Security Considerations and Enhancements
The provided configuration offers a foundational secure setup. For production environments, consider these enhancements:
- Hardened OS Images: Use custom-built, hardened OS images for your instances, minimizing attack surfaces.
- Secrets Management: Integrate with GCP Secret Manager for database credentials, API keys, and other sensitive information instead of hardcoding or relying solely on Terraform outputs.
- IAM Roles: Refine service account scopes to grant only the minimum necessary permissions.
- Network Security: Implement more granular firewall rules. Consider using Private Google Access for all outbound traffic to Google APIs.

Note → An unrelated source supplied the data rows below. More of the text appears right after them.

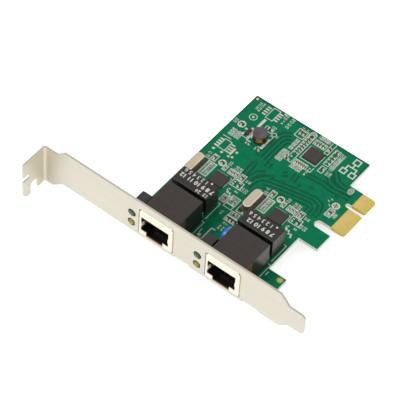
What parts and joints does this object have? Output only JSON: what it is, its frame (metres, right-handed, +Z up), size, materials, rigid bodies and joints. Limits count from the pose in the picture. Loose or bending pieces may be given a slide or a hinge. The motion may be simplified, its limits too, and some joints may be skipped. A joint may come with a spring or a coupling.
{
  "type": "network interface card",
  "caption": "Green network card with a folded steel bracket, open cable ports with lamps, tall black transformer modules and a short edge connector",
  "frame": {"origin": "The card-edge datum: centre line of the key notch, at the tip of the edge connector, on the component face of the board", "axes": "+X points out of the edge connector into the slot, +Y runs from the bracket into the case, +Z points up from the component side. The card lies component side up"},
  "size_m": [0.12, 0.0911, 0.0226],
  "materials": {
    "bracket_steel": "satin",
    "screw_steel": "satin",
    "solder_mask": "gloss",
    "gold": "satin",
    "chip_plastic": "matt",
    "ferrite": "matt",
    "copper": "satin",
    "tin": "satin",
    "blue_epoxy": "gloss",
    "capacitor_ceramic": "satin",
    "resistor_black": "satin",
    "solder": "satin",
    "jack_plastic": "satin",
    "shield_steel": "satin",
    "holder_plastic": "satin",
    "green_lens": "gloss",
    "yellow_lens": "gloss",
    "module_plastic": "gloss",
    "can_metal": "satin",
    "base_plastic": "matt"
  },
  "bodies": {
    "root": {"bracket": "bracket_steel", "bracket_screws": "screw_steel", "circuit_board": "solder_mask", "edge_contacts": "gold", "switch_chip": "chip_plastic", "inductor_core": "ferrite", "inductor_winding": "copper", "inductor_terminals": "tin", "transistor_body": "chip_plastic", "transistor_leads": "tin", "disc_capacitor_body": "blue_epoxy", "disc_capacitor_leads": "tin", "chip_capacitors": "capacitor_ceramic", "chip_resistors": "resistor_black", "chip_end_caps": "tin", "solder_joints": "solder", "jack_1_housing": "jack_plastic", "jack_1_contact_carrier": "jack_plastic", "jack_1_contacts": "gold", "jack_1_shield": "shield_steel", "led_holder_1": "holder_plastic", "green_led_1": "green_lens", "yellow_led_1": "yellow_lens", "led_leads_1": "tin", "magnetics_1_body": "module_plastic", "magnetics_1_leads": "tin", "crystal_1_can": "can_metal", "crystal_1_base": "base_plastic", "crystal_1_leads": "tin", "phy_chip_1": "chip_plastic", "jack_2_housing": "jack_plastic", "jack_2_contact_carrier": "jack_plastic", "jack_2_contacts": "gold", "jack_2_shield": "shield_steel", "led_holder_2": "holder_plastic", "green_led_2": "green_lens", "yellow_led_2": "yellow_lens", "led_leads_2": "tin", "magnetics_2_body": "module_plastic", "magnetics_2_leads": "tin", "crystal_2_can": "can_metal", "crystal_2_base": "base_plastic", "crystal_2_leads": "tin", "phy_chip_2": "chip_plastic"}
  },
  "joints": []
}
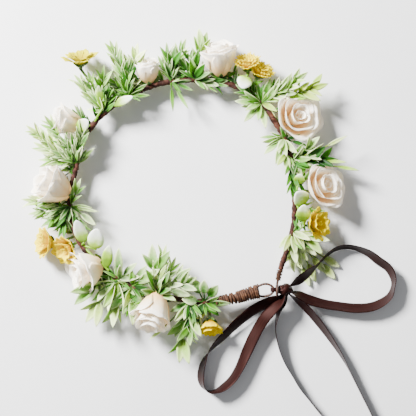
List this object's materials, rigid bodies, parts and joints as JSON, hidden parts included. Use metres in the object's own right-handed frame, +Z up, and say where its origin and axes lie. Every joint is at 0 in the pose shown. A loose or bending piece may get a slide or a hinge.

- Web Application Firewall (WAF): Deploy Cloud Armor or a third-party WAF in front of the load balancer for protection against common web exploits.
- Bastion Host: For enhanced security, provision a dedicated bastion host in the public subnet, restricting SSH access to it, and then allowing SSH from the bastion to the private instances.
- Logging and Monitoring: Configure comprehensive logging (Cloud Logging) and monitoring (Cloud Monitoring) for all resources.
- VPC Service Controls: Implement VPC Service Controls to create security perimeters around your GCP resources.
- Database Security: Regularly rotate database passwords and enforce SSL/TLS connections.
By leveraging Terraform and GCP’s robust infrastructure services, you can provision a secure, scalable, and highly available Magento 2 cluster with a well-defined and repeatable process.